Auto partitioning in join/merge stages

NigeGriff · Post by **NigeGriff** » Mon Sep 14, 2009 6:59 am

I have just read the enterprise developers guide section on join and merge stages and it states that if auto partitioning is selected datastage will automatically hash partition on the matching key and then sort the partitions using the matching key.

This feature has a productivity gain associated with as it negates the need to add a sort stage on each of the inputs to the join/merge stage to partition and sort the data.

I am intending to start using this feature going forward but before i do are there any risks/issues with using this feature?

priyadarshikunal · Post by **priyadarshikunal** » Mon Sep 14, 2009 8:25 am

It will work fine unless someone changes the environment variables
APT_NO_PART_INSERTION and APT_NO_SORT_INSERTION (or something like that don't remember the exact name) to true for some specific scenario (remove warnings).

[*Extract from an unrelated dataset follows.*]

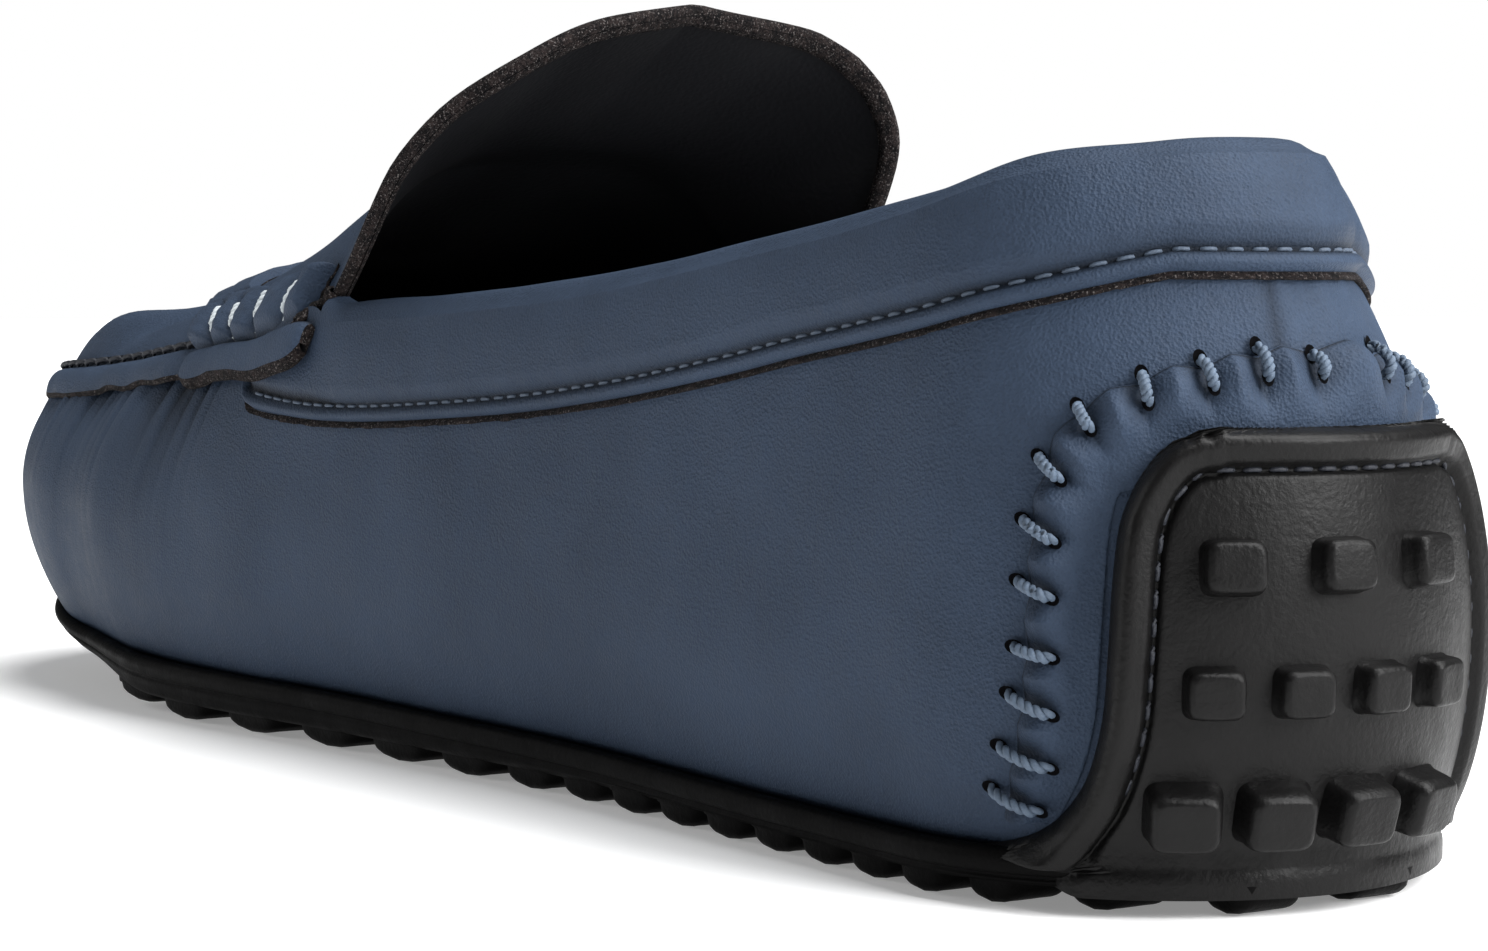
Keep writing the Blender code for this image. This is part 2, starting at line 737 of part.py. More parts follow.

ArndW · Post by **ArndW** » Mon Sep 14, 2009 8:56 am

I don't see a performance gain in this scenario, in fact there is a potential for having to re-sort data. If your join left & right streams are sorted and partitioned on the main join key then resorting and repartitioning isn't necessary. In addition, if the data is sorted on one key and not on another, then you can so specify in a sort stage ("data already sorted") for that one column and gain a lot of time, whereas the implicit sort stage has no such facility and would need to do a costly sort.

NigeGriff · Post by **NigeGriff** » Mon Sep 14, 2009 9:28 am

ArndW,

i was specifically talking about the scenario where the inputs to the join/merge did require partitioning and sorting and the productivity gain being not having to add sort stages on all the inputs because auto would performs these tasks autmoatically 'under the covers'.

ArndW · Post by **ArndW** » Mon Sep 14, 2009 9:43 am

I think I like the idea of using an explicit sort stage as it gives the designer more control (i.e. limiting the sort memory, choosing the type of sort) but with unsorted data that needs repartitioning there is, as you've said, no real difference.

ray.wurlod · Post by **ray.wurlod** » Mon Sep 14, 2009 5:23 pm

DataStage will insert hash partitioner and tsort operators for Join, Merge and certain other stage types, if (Auto) is selected and insertion is not prevented, and if there is no sorting specified on those input links. It doesn't matter that the data have already been sorted upstream; the stage itself has no way of knowing that. That's why I concur with the advice to use an explicit Sort stage, so that you can leverage its "don't sort, previously sorted" capability to truly gain performance advantage.

sshettar · Post by **sshettar** » Tue Sep 15, 2009 2:52 pm

Sorry if i am reopening the topic even if is it is not posted by me .
but since i had a similar doubt and i was going through this post , i'm doing so ...

Lets say i do a order by clause in my sql query to sort the columns needed to join and now pass this data through the sort stage where i partition the data based on joining columns and select dont sort previously sorted option for all the key columns.
but when i pass this data now through join stage and select same partitioning and not select any of sort option , will the join stage still insert the hash partitioner and tsort operators ?

ray.wurlod · Post by **ray.wurlod** » Tue Sep 15, 2009 4:52 pm

Unless there is explicit sorting on its inputs (namely a Sort stage or input link sort), the Join stage will have tsort operators inserted. Whether or not there is sorting does not affect whether partitioners are inserted; this is usually driven by whether or not the partitioning algorithm is set to Auto. Finally, because inputs to Join stage typically arrive at different rates, buffer operators are usually also inserted in Join stage inputs to avoid deadlock situations.

sshettar · Post by **sshettar** » Wed Sep 16, 2009 9:17 am

Now as i have in my example have 2 sort stages before the join stages (one for each input link to join stage) my understanding is join stage will not insert any tsort operators.

I'm sorry if i'm being really difficult in understanding.

If so then having explicit sort stages before the join stage would be better in temrs of performance as we would avoid the tsort operators being inserted?

Your advice and patience is truly appreciated

ArndW · Post by **ArndW** » Wed Sep 16, 2009 9:18 am

Yes, I prefer putting in an explicit sort stage before the join and explicitly sorting or stating "don't sort, already sorted" for each join key.

ray.wurlod · Post by **ray.wurlod** » Wed Sep 16, 2009 5:33 pm

You can inspect the score to determine whether operators are inserted.